Are your priorities humane?

Is your public humane?

How do you value the Earth through your economic, political and/or artistic actions and interactions?

How well aware are you of the risks associated with possibilities and inevitabilities?

It is probably impossible to insure yourself against certainties.

Are you aware of the values upheld by your ancestors, and why they upheld those values?

Do you consider your ancestors to be a public?

Do you ever make decisions based on your family history and cultural heritage?

How well planned and organised have your investigations into your various publics been?

Who has taken notice of your research, and why?

Who has ignored your research, and why?

The provision of public interest journalism requires humane imaginations.  It also requires considerable affection towards the best aspects of local communities and local environments.  

What are the main features of your local public?

What are the main features of your national and international publics?

If you seek to widen your public further, why is that?

Are you mainly seeking attention or do you have something worthwhile to offer the world?

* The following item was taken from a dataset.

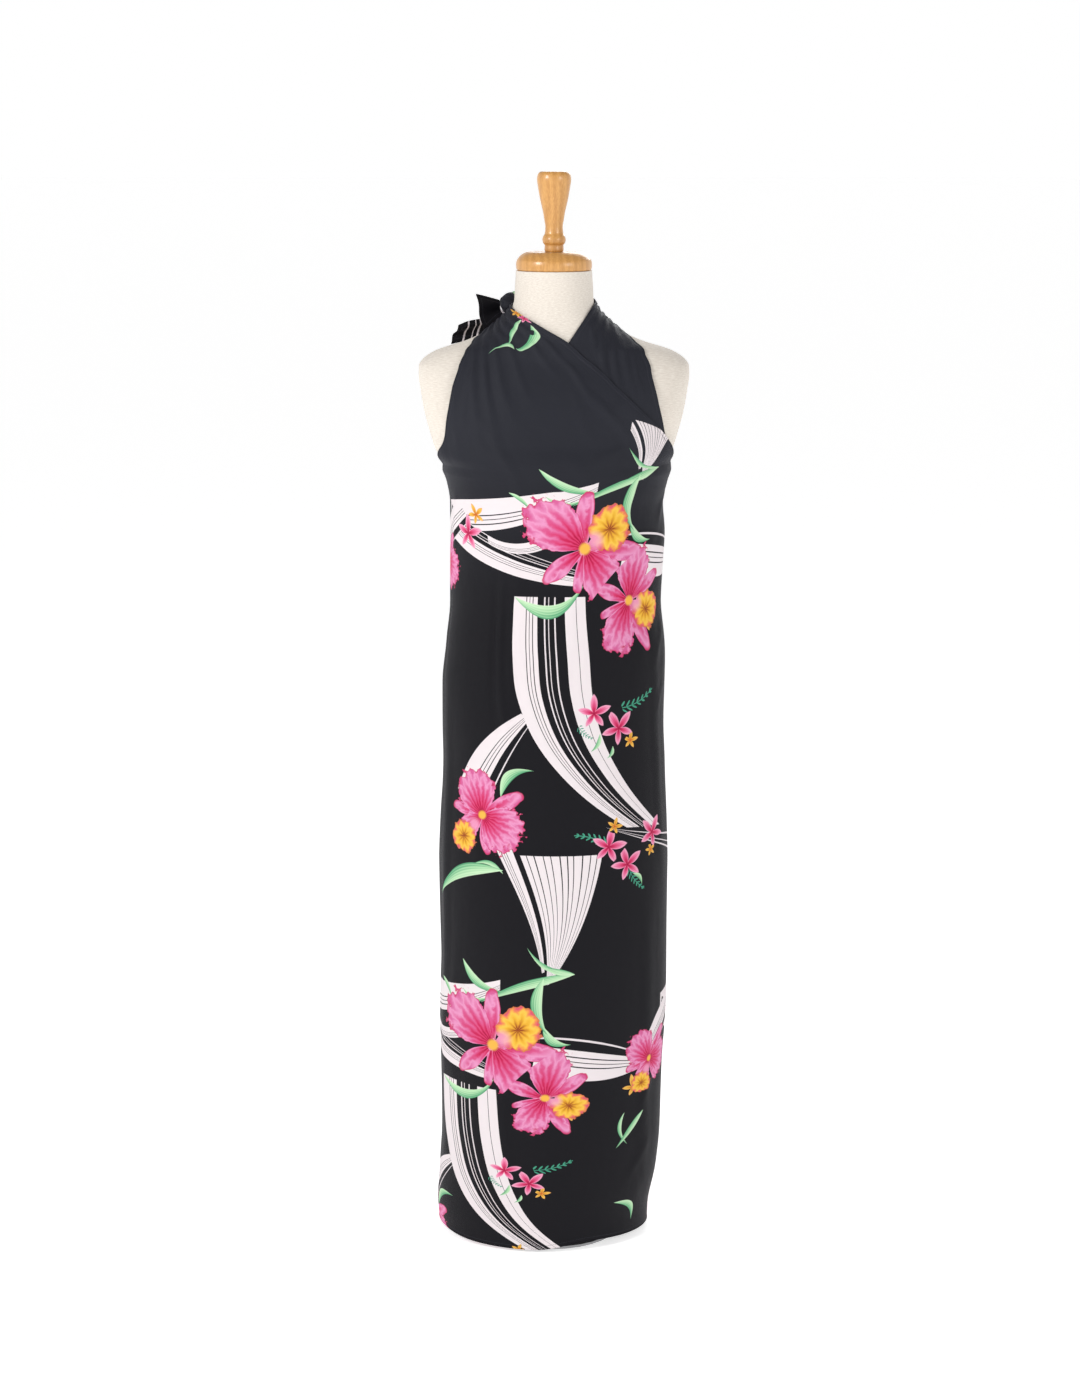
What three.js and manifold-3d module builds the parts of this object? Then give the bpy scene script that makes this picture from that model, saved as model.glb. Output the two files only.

The main problem with the way social media sites are managed is that the people running them know very little, if anything, about psychology.  This especially applies in relation not only to the developing minds and brains of young people but also to the significant concerns of highly educated, mature people who worry about inadequate privacy and inadequate data rights.

Those worries have obviously been based on good reasoning, and good evidence.

Protecting the public interest involves protecting good reasoning and good evidence from unwarranted interference.

How do you believe public interest journalism, anywhere in the world, could become suitably sustainable?

Has public interest journalism ever been both independent and sustainable?

It has usually been funded by activities not in the public interest.

How do you act in the interests of your various publics?

How do those publics act in your interests?

How can you prove you are working in the public interest yourself?

How can you prove you are sufficiently enlightened to do so?